Sherlock Holmes and the Killer Bees: A Taste for Honey

From Robert Downey Jr.’s period, pulp-action hero to Benedict Cumberbatch’s autism-spectrum, modern genius to Hugh Laurie’s narcissistic Dr. House to Vincent D’Onofrio’s troubled Detective Robert Goren, we’ve seen nearly every conceivable iteration of the Great Detective. What may surprise you, however, is that the first serious, novel-length Holmes pastiche would also later start the killer bee genre of horror films.

In 1941, Gerald Heard published A Taste For Honey under the name H. F. Heard. This short novel introduces us to Sidney Silchester, a resident of a quiet, English village and a reclusive bachelor with a particular fondness for honey. Silchester regularly purchases his sweet treat from the squabbling Heregroves. When Mrs. Heregrove is stung to death and her husband is ordered to destroy his hives, Silchester eyes his dwindling supply with concern, unsure of where he can obtain more. Shortly after, while walking around the village one day, he chances upon a small notice poking through a hedge:

“The Proprietor has at present a certain amount of surplus honey of which he would be willing to dispose.”

Silchester thinks it’s his lucky day. Happily, he continues down the lane and meets with a man who calls himself Mr. Mycroft. His excitement is short-lived however when the old beekeeper explains that Mrs. Heregrove’s death was murder and not an accident. Mr. Heregrove, he explains, has trained his bees to kill!

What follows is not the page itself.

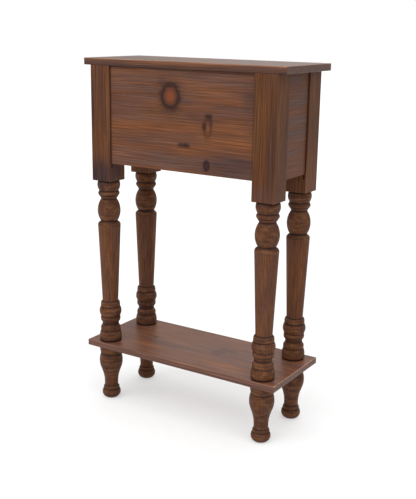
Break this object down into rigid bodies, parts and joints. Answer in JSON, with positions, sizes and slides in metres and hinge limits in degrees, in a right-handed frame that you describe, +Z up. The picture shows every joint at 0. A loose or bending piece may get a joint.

It sounds like a pulpy and cheesy premise but the novel is neither. A Taste For Honey is well-paced, very tense, and, at times, very scary. And what’s especially intriguing is that it isn’t a novel about solving a mystery in the traditional sense. When Sidney comes calling about honey and instead learns about murder, Mycroft makes it clear that Heregrove is the guilty party. The crime has already been solved. Any doubts that either Silchester or the audience have about Mycroft’s deductions are quickly dispelled. Heard isn’t presenting us with a whodunit, rather he’s giving us a tight, suspense thriller that’s concerned with why-do-it and how-do-we-stop-it. And that’s really the strength of the book.

Honey never states outright whether Mr. Mycroft is Holmes or not. I’ve seen Heard’s book referenced as being about Holmes’s brother Mycroft. However, from the text, the old beekeeper’s identity is clear. Besides the choice of pseudonym, there’s the character’s fit build, his manner and bearing, his choice of retirement occupation, and his search for someone new to fulfill a Watson-style role:

Indeed, when I was working, I often found that it helped to talk over a problem with an interested if less absorbed mind. Some steps of reasoning can be run through and checked more quickly in speech than by writing them down, and often the listener, however inexpert, will see a slip oneself has overlooked.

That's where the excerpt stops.